The suspense in The Devil’s Evidence springs once again from Fool himself and a certain indomitability of his character. He literally has the host of Heaven and Hell arrayed against him; the angels ignore his theories and destroy evidence, while his rival in Hell demands reports via a tattooed mouth on Fool’s body that tears at his flesh as they speak. Unsworth’s gift for the terrifying or creepy detail works here just as well as it did in The Devil’s Detective. He ups the ante by giving us moments of friendship and tenderness that Fool tries to snatch from his surroundings, knowing that he will be returning to Hell and every tender moment is something that will be used to torture him later — or that he will use to torment himself.
It could be said that there are two “fools” in this book, because one of Fool’s dubious allies is a “clown angel” named Mayall. In his Afterword, Unsworth mentions how deeply he felt the loss of Robin Williams, and Mayall displays moments of Williams-like frenzy. Ultimately, though, he is a force of chaos in the extreme (and very strange) order of Heaven, and that is his strength. Perhaps in the same way, Fool’s investigative ability makes him a force of order in the terrible chaos of Hell.
Like everyone in Hell, Fool has no idea why he was sent there; human souls fall into Limbo and are fished out in Hell with no memories or who they are or what they did. There seem to be a few hints piling up about Fool, though. Thomas Fool was not his human name, it was given to him in Hell, and he’s the only human with two names. In the Christian tradition, Thomas was the skeptic. Fool also thinks about the first war between Heaven and Hell, and his thoughts are slightly more like memories than a list of abstract facts. At the end of the book, Mayall offers to let him know what he was before he came to Hell.

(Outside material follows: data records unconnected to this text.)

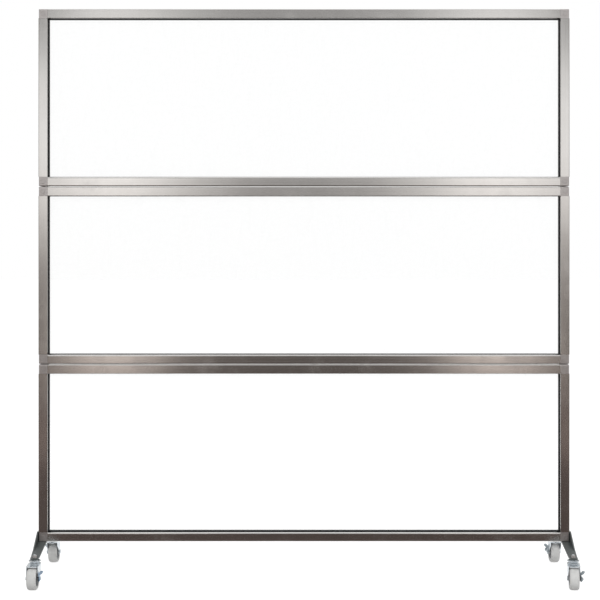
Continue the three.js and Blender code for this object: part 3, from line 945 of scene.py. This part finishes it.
def gasket_and_pane(unit):
    """The gasket, a channel on the pane's edge with a lining in front and behind, and the pane;
    the front lining is partly a real gasket lip and partly painted shade.
    """
    node = f"{unit}_gasket"
    low, high = cad_millimetres(node)
    bite = GROOVE_DEPTH - FIT_GAP
    half_pane = PANE_THICKNESS / 2 + FIT_GAP
    back = bite + 0.05
    lining = back + LINING_THICKNESS
    outer_half = PANE_THICKNESS / 2 + GASKET_WALL

    def half(edge):
        return [
            (0, outer_half),
            (back, outer_half),
            (back, edge),
            (lining - 0.2, edge),
            (lining, edge - 0.3),
            (lining, half_pane + 0.4),
            (lining - 0.3, half_pane),
            (GASKET_WALL, half_pane),
        ]

    # The front lining runs over the frame's inner faces nearly to the front edge: partly a real
    # rubber lip, partly painted shade, a black sheet where those faces lie in shade.
    front = half(HALF_DEPTH - BOTTOM_RAIL_EDGE_RADIUS)
    outline = [(u, -y) for u, y in front] + half(REAR_LINING)[::-1]
    ring = mitred_ring(outline, (high.x - low.x) / 2, (high.z - low.z) / 2)
    middle = (low + high) / 2
    piece(node + "_ring", ring, RUBBER, "frame", [node], at(middle.x, 0, middle.z))

    node = f"{unit}_window_pane"
    low, high = cad_millimetres(node)
    middle = (low + high) / 2
    sheet = bevelled(box(high - low), PANE_BEVEL, 2)
    piece(node + "_sheet", sheet, CLEAR, "frame", [node], at(*middle))


# Foot


def foot_solid(inner, outer, kingpin_y, gusset_inner, floor):
    """The right foot: a bent flange under the frame, a gusset up the post and their holes."""
    flat = HALF_DEPTH + FOOT_FLAT_OVERHANG
    tip_start = kingpin_y - TIP_HALF_LENGTH
    tip_end = kingpin_y + TIP_HALF_LENGTH
    upper = and_mirrored([(-tip_end, TIP_TOP), (-tip_start, TIP_TOP), (-flat, FOOT_TOP)], 0)
    lower = [(y, z - FOOT_THICKNESS) for y, z in reversed(upper)]
    inside, outside = BEND_RADIUS, BEND_RADIUS + FOOT_THICKNESS
    radii = [0, inside, outside, outside, inside, 0, 0, outside, inside, inside, outside, 0]
    bent = prism(eased(upper + lower, radii), inner, outer, by_side)

    tip_outer = outer - TIP_INSET
    full = HALF_DEPTH + GUSSET_REACH
    corners = and_mirrored([(inner, -tip_end), (tip_outer, -tip_end), (outer, -full)])
    tips, shoulders = [TIP_CORNER_RADIUS] * 2, [SHOULDER_RADIUS] * 2
    radii = tips + shoulders + tips
    plan = prism(eased(corners, radii, 12), 0, FOOT_TOP + OVERRUN, by_plan)
    flange = combined("INTERSECT", bent, plan)

    run = FOOT_REACH - TIP_HALF_LENGTH - FOOT_FLAT_OVERHANG
    fall = (FOOT_TOP - TIP_TOP) * (GUSSET_REACH - FOOT_FLAT_OVERHANG) / run
    reach_z = FOOT_TOP - FOOT_THICKNESS / 2 - fall
    flat_z = FOOT_TOP - FOOT_THICKNESS / 2
    top = floor + GUSSET_RISE
    outline = [
        (-full, reach_z),
        (-flat, flat_z),
        (flat, flat_z),
        (full, reach_z),
        (HALF_DEPTH, top),
        (-HALF_DEPTH, top),
    ]
    outline = eased(outline, [0, 0, 0, 0, GUSSET_CORNER_RADIUS, GUSSET_CORNER_RADIUS])
    gusset = prism(outline, gusset_inner, outer, by_side)
    foot = combined("UNION", flange, gusset)

    kingpin_x = (inner + tip_outer) / 2
    holes = []
    for end in (-1, 1):
        hole = rod(STEM_RADIUS + FIT_GAP, 0, FOOT_TOP + LONG_OVERRUN, by_plan)
        holes.append(moved(hole, kingpin_x, end * kingpin_y, 0))
        ends = gusset_inner - SCREW_OVERRUN, outer + SCREW_OVERRUN
        hole = rod(SCREW_RADIUS + FIT_GAP, *ends, by_side)
        holes.append(moved(hole, 0, end * SCREW_SPACING / 2, floor + FACE_WIDTH / 2))
    hole = rod(PEG_RADIUS + FIT_GAP, 0, FOOT_TOP + LONG_OVERRUN, by_plan)
    holes.append(moved(hole, gusset_inner - FIT_GAP - FACE_WIDTH / 2, 0, 0))
    return bevelled(combined("DIFFERENCE", foot, *holes), FOOT_BEVEL)


def feet():
    for side, sign in (("left", -1), ("right", 1)):
        node = f"{side}_foot"
        low, high = cad_millimetres(node)
        inner, outer = sorted((abs(low.x), abs(high.x)))
        kingpin_y = HALF_DEPTH + FOOT_REACH
        floor = high.z - GUSSET_RISE
        gusset_inner = outer - GUSSET_THICKNESS
        foot = foot_solid(inner, outer, kingpin_y, gusset_inner, floor)
        if sign < 0:
            foot.transform(Matrix.Diagonal((-1, 1, 1, 1)))
            outward(foot)
        piece(node + "_plate", foot, COAT, "frame", [node])

        head = [SCREW_HEAD_RADIUS, SCREW_HEAD_HEIGHT, SCREW_SOCKET_RADIUS]
        spots = [(0, end * SCREW_SPACING / 2, 0) for end in (-1, 1)]
        screws = SCREW.grown(spots, [SCREW_RADIUS, SCREW_LENGTH, *head], ZINC)
        seat = (outer + FIT_GAP) * sign
        turned_out = at(seat, 0, floor + FACE_WIDTH / 2) @ turn("Y", 90 * sign)
        nodes = [f"{side}_foot_front_screw", f"{side}_foot_rear_screw"]
        piece(f"{side}_foot_screws", screws, ZINC, "frame", nodes, turned_out)


# Caster pieces, each about its own kingpin


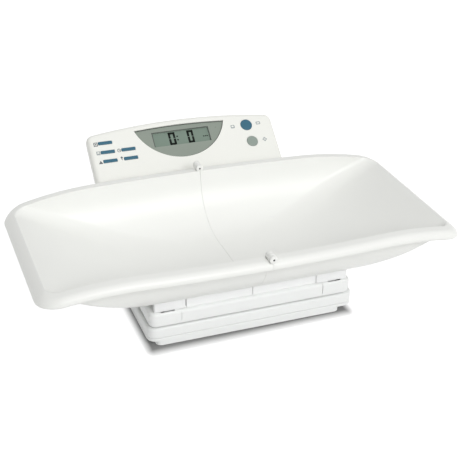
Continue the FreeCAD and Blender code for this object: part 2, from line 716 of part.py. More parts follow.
def display_rear_shell():
    shell = head_slab(0, HEAD_BACK, HEAD_PARTING - 0.2)
    shell = shell.makeChamfer(0.6 * HEAD_EDGE, edges_at(shell, HEAD_BACK))
    shell = shell.cut(head_slab(HEAD_WALL, HEAD_BACK + HEAD_WALL, HEAD_PARTING + 1))
    box_wall = 1.5
    shell = shell.fuse(box((BATTERY_X[0] - box_wall, BATTERY_X[1] + box_wall),
                           (BATTERY_S[0] - box_wall, BATTERY_S[1] + box_wall),
                           (HEAD_BACK + 1, BATTERY_FLOOR + box_wall)))
    shell = shell.cut(box(BATTERY_X, BATTERY_S, (HEAD_BACK - 1, BATTERY_FLOOR)))
    shell = shell.cut(clipped_box((BATTERY_X[0] - 3, BATTERY_X[1] + 3),
                                  (BATTERY_S[0] - 3, BATTERY_S[1] + 3), (HEAD_BACK - 1, HEAD_BACK + 1.6), 3))
    for x, s in HEAD_SCREWS:
        shell = shell.fuse(peg(x, s, (HEAD_BACK + 1, HEAD_PARTING - 0.2), 4.2))
        shell = shell.cut(peg(x, s, (HEAD_BACK - 1, HEAD_PARTING + 1), 1.6))
        shell = shell.cut(peg(x, s, (HEAD_BACK - 1, HEAD_BACK + 4), 3.2))
    return shell.cut(clipped_box((-20, 20), (-4, 10), (HEAD_BACK - 1, HEAD_BACK + 4), 3))


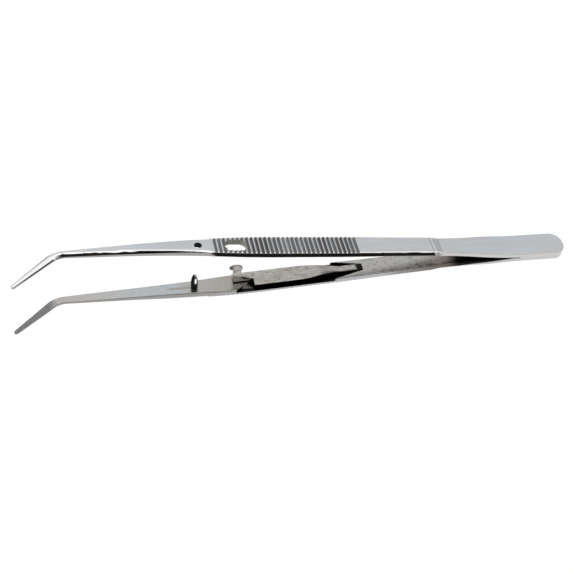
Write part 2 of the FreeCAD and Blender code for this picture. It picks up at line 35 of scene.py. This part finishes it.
# The upper arm is one forged bar of stainless steel, welded to the lower arm at the heel. Its outer face is
# brushed to a cool satin between polished edges, and ribs are cut across its grip, round a slot for the hook.
# Places are in the arm's own axes: X from the heel end, negative towards the tips, in millimetres.
LAY_ANGLE = math.radians(3.877)
HEEL_END = Vector((76.067, 3.454, 1.357))
MILLIMETRES = 1000
ARM_LENGTH = 151.0
BEND_ANGLE = math.radians(43)
HEEL_STARTS = (-38.0, -36.5)
STEP_TO_GRIP = (-40.0, -37.0)
HIGHLIGHT_LINE_SPAN = (-124.0, -102.5)
ROUND_SIDE = (-139.0, -111.0)
UPPER_TIP = (-143.0, -139.5)
TIP_MIDDLE = (95.8, 96.1)
RIBS = (-100.8, -60.9)
GUIDE_HOLE = (-105.7, -103.3)
HOOK_SLOT = (-97.6, -91.3)
HALF_OPENING = 2.1
SATIN_DARK, SATIN_LIGHT = (0.53, 0.555, 0.58), (0.59, 0.61, 0.635)
POLISHED_EDGE, HEEL_EDGE = (0.92, 0.91, 0.9), (0.62, 0.61, 0.6)
GRIP_SIDE_DARK_REFLECTION, HEEL_SIDE = (0.36, 0.34, 0.32), (0.58, 0.575, 0.56)
HEEL_EDGE_SHADE = (0.2, 0.2, 0.2)
TIP_HIGHLIGHT, TIP_EDGE_SHADE = (0.8, 0.79, 0.78), (0.3, 0.3, 0.31)
GROOVE_SHADE_BLACK, GROOVE_SHADE_GREY, GROOVE_HIGHLIGHT = (0.006, 0.006, 0.007), (0.17, 0.175, 0.18), (0.95, 0.97, 1.0)
HOLE_WALL_SHADE, SLOT_WALL = (0.008, 0.008, 0.008), (0.46, 0.45, 0.4)
SLOT_ROUGHNESS, GROOVE_ROUGHNESS = 0.75, 0.4
PAINTED_BLACK = (0.01, 0.01, 0.01)


def new_material(name):
    """A material with its nodes, its links and its shader."""
    material = bpy.data.materials.new(name)
    material.use_nodes = True
    nodes = material.node_tree.nodes
    shader = nodes["Principled BSDF"]
    return material, nodes, material.node_tree.links, shader


def arm_axes(nodes, links):
    """Object coordinates turned into the arm's axes: X from the heel end, Z up from the middle, in mm."""
    coordinates = nodes.new("ShaderNodeTexCoord")
    mapping = nodes.new("ShaderNodeMapping")
    mapping.inputs["Scale"].default_value = (MILLIMETRES,) * 3
    mapping.inputs["Rotation"].default_value = (0, -LAY_ANGLE, 0)
    mapping.inputs["Location"].default_value = -(Matrix.Rotation(-LAY_ANGLE, 3, "Y") @ HEEL_END)
    links.new(coordinates.outputs["Object"], mapping.inputs["Vector"])
    return mapping.outputs["Vector"]


def parts_of(nodes, links, vector):
    """The X, Y and Z of a vector."""
    split = nodes.new("ShaderNodeSeparateXYZ")
    links.new(vector, split.inputs["Vector"])
    return split.outputs


def stretched_noise(nodes, links, vector, scale, size, detail=3.0, roughness=0.6):
    """Noise whose grains are drawn out along each axis that has a scale below 1."""
    stretch = nodes.new("ShaderNodeMapping")
    stretch.inputs["Scale"].default_value = scale
    links.new(vector, stretch.inputs["Vector"])
    noise = nodes.new("ShaderNodeTexNoise")
    noise.inputs["Scale"].default_value = size
    noise.inputs["Detail"].default_value = detail
    noise.inputs["Roughness"].default_value = roughness
    links.new(stretch.outputs["Vector"], noise.inputs["Vector"])
    return noise.outputs["Fac"]


def ramp(nodes, links, factor, stops):
    """Colours along a factor, each stop a position and a colour or a grey."""
    node = nodes.new("ShaderNodeValToRGB")
    elements = node.color_ramp.elements
    while len(elements) < len(stops):
        elements.new(0.5)
    for element, (position, colour) in zip(elements, stops):
        element.position = position
        element.color = (*colour, 1) if isinstance(colour, tuple) else (colour, colour, colour, 1)
    links.new(factor, node.inputs["Fac"])
    return node.outputs["Color"]


def span(nodes, links, factor, low, high, at_low=0.0, at_high=1.0):
    """A smooth change from at_low to at_high while the factor goes from low to high."""
    node = nodes.new("ShaderNodeMapRange")
    node.interpolation_type = "SMOOTHSTEP"
    for socket, number in (("From Min", low), ("From Max", high), ("To Min", at_low), ("To Max", at_high)):
        node.inputs[socket].default_value = number
    links.new(factor, node.inputs["Value"])
    return node.outputs["Result"]


def fall(nodes, links, factor, low, high):
    """A smooth change from 1 to 0 while the factor goes from low to high."""
    return span(nodes, links, factor, low, high, at_low=1.0, at_high=0.0)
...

“I can tell you,” said Mayall quietly. “It might help you make sense of your time here. It might help you understand this punishment, if you understood the kind of monster you were.”
Fool declines the offer, but there’s a hint in there.
I figured out pretty early in The Devil’s Evidence who was behind the ploy to start another war between Heaven and Hell, but that didn’t diminish the power of this story. Fool fights to carve out a moral code, a purpose for himself in a place where any and every good thing is corrupted or besmirched, where the very skills he has been chosen for are frustrated and turned against him, and this, along with Unsworth’s powerful and strange descriptions, are what kept me compulsively turning the pages. An image that stayed with me long after I closed the covers was that of the resting place of books; a graveyard, where holy books that have been worn out are brought to a chapel and laid to rest with honor. It is strange and beautiful and I am still thinking about it.
The Devil’s Detective and The Devil’s Evidence are horror novels, but Unsworth captures the tone and weary, wounded voice of the best of the noir detectives. Fool is surrounded by corruption; every triumph of detecting results in a greater loss for him, and that is how the game is rigged. Because of who he is — whoever he is — this does not stop him. This unusual series still fascinates me.
Devil — (2015-2016) Thomas Fool is an Information Man, an investigator tasked with cataloging and filing reports on the endless stream of violence and brutality that flows through Hell. His job holds no reward or satisfaction, because Hell has rules but no justice. Each new crime is stamped “Do Not Investigate” and dutifully filed away in the depths of the Bureaucracy. But when an important political delegation arrives and a human is found murdered in a horrific manner—extravagant even by Hell’s standards—everything changes. The murders escalate, and their severity points to the kind of killer not seen for many generations. Something is challenging the rules and order of Hell, so the Bureaucracy sends Fool to identify and track down the killer. . . . But how do you investigate murder in a place where death is common currency? Or when your main suspect pool is a legion of demons? With no memory of his past and only an irresistible need for justice, Fool will piece together clues and follow a trail that leads directly into the heart of a dark and chaotic conspiracy. A revolution is brewing in Hell . . . and nothing is what it seems. The Devil’s Detective is an audacious, highly suspenseful thriller set against a nightmarish and wildly vivid world. Simon Kurt Unsworth has created a phantasmagoric thrill ride filled with stunning set pieces and characters that spring from our deepest nightmares. It will have readers of both thrillers and horror hanging on by their fingernails until the final word. In Hell, hope is your worst enemy.
This sounds like a really intriguing series, and I do love a good mystery. Adding to the TBR!